Innanzitutto, se anche il cast ideale non s'incontra a ogni angolo di strada, vediamo che i cantanti adeguati si possono trovare eccome, anche fuori dallo star system. Rebeka Lokar è una Minnie impeccabile, dalla voce morbida e ben proiettata, senza che una parte tanto lunga e ponderosa paia affaticarla o impensierirla. Anzi, sa esprimere l'autorevolezza del personaggio, donna indipendente e sicura di sé, capace di ribaltare i ruoli e salvare il suo uomo in pericolo indicandogli il loro destino, ma anche la sua delicatezza di sognatrice, fanciulla in trepida attesa del primo amore come in una fiaba. Forse la più complessa e affascinante delle eroine pucciniane, la più vera, la più concreta, la più donna. Angelo Villari si conferma una certezza per questo repertorio scabroso: tenore robusto, dallo squillo ampio e sicuro, dalla tenuta solida, pronuncia chiara e giusta intenzione, ha tutte le carte in regola per un Ramerrez/Johnson convincente. Nondimeno, Devid Cecconi è un Jack Rance dall'emissione pulita e dall'articolazione nitida, cinico, sgradevole, ma senza mai trascendere dal buon gusto. Assai ben assortito è anche il microcosmo che ruota fra la Polka e le miniere: Didier Pieri valorizza al massimo, per canto e recitazione, la parte di Nick e ne fa un vero coprotagonista; Andrea Concetti è un lusso come Ashby, né si può trascurare l'ottimo Sonora di Valdis Jansons; Gaetano Triscari e Candida Guida riescono ad affrancare per quanto possibile da sospetti di macchietta Billy Jackrabbit e Wowkle; Trin è Antonio Mandrillo, Sid Federico Cavarzan, Bello Ramiro Maturana, Harry Marco Miglietta, Joe Giuseppe Raimondo, Happy Matteo Loi, Larkens Maurizio Lo Piccolo, Jack Wallace Alessio Verna, José Castro Marco Tomasoni, Un postiglione Alessandro Mundula.

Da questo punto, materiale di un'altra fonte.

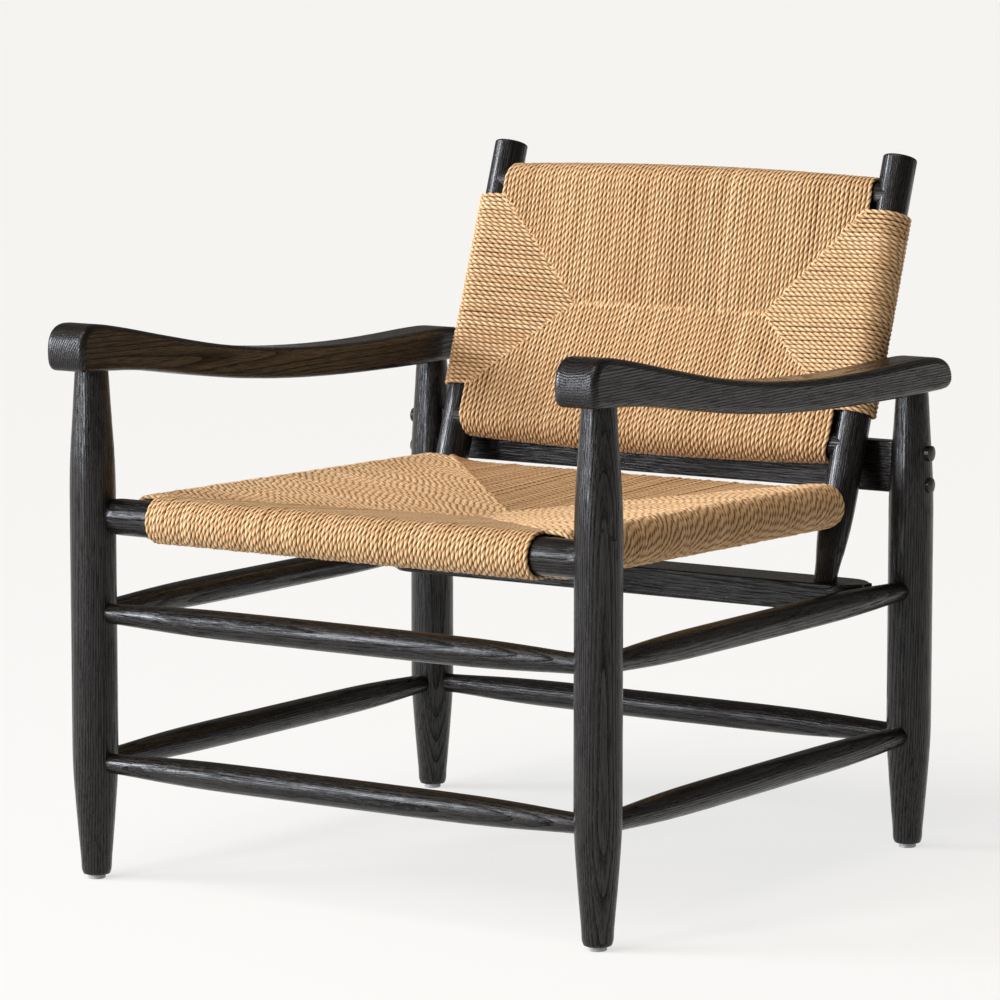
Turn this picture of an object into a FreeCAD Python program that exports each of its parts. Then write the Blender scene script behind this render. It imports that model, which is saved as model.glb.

I distanziamenti e le necessità di trasferta di una produzione nata per transitare in quattro teatri (Brescia, Como, Cremona, Pavia) impongono di optare per la riduzione orchestrale curata da Ettore Panizza. Riduzione storica, approvata da Puccini, non è mal così grave, soprattutto se è affidata a un esperto di questo repertorio come Valerio Galli, che difatti si sobbarca l'onere delle proverbiali sette camicie da sudare, ma fa quadrare tutti i conti. Soprattutto, però non si limita a questo, perché una sbavatura potrebbe sempre capitare fra esseri umani, ma quello che non deve mancare e non manca mai è la visione d'insieme, la tenuta teatrale, il senso del fraseggio e dei rapporti interni alla partitura, l'equilibrio fra scena e buca, fra i solisti, il coro OperaLombardia e l'orchestra dei Pomeriggi musicali.

L'ultimo scoglio sarebbe quello del bozzettismo scenico o di una definizione superficiale dei personaggi. Per fortuna, la regia è firmata da Andrea Cigni, che conosce il mestiere, conosce il testo e il repertorio, cura il dettaglio, rifugge la banalità. Niente Far West turistico, ma la comunità derelitta di minatori che entra ed esce dal sottosuolo, cerca un misero sfogo alla Polka fra un whisky, una partita a carte, un giro di valzer fra uomini e una lezione di catechismo. Relitti sradicati e sconquassati dal destino, esattamente come Rance, che nessuno ha amato e che non ha amato mai nessuno, come Johnson, che si ritrova all'improvviso a capo di una banda menando una vita non sua, come Minnie che avrebbe voluto studiare e che invece si sente “oscura e buona a nulla”. Per una via di redenzione che, forse, si apre, troppe altre vite tornano uguali a se stesse nell'oscurità. Le scene di Dario Gessati sono veramente di gran classe, ben illuminate da Fiammetta Baldiserri, dicono tutto con semplici botole, rampe, tettoie, il tronco di sequoia sospeso e pronto a diventare forca. Azzeccati pure i costumi di Tommaso Lagattolla.

L'anteprima dedicata agli studenti nel teatro Grande di Brescia, capofila della produzione, è applaudita con calore nonostante il pubblico a ranghi ridotti. Dal debutto ufficiale, in apertura di stagione, giunge pure un'eco di piena soddisfazione.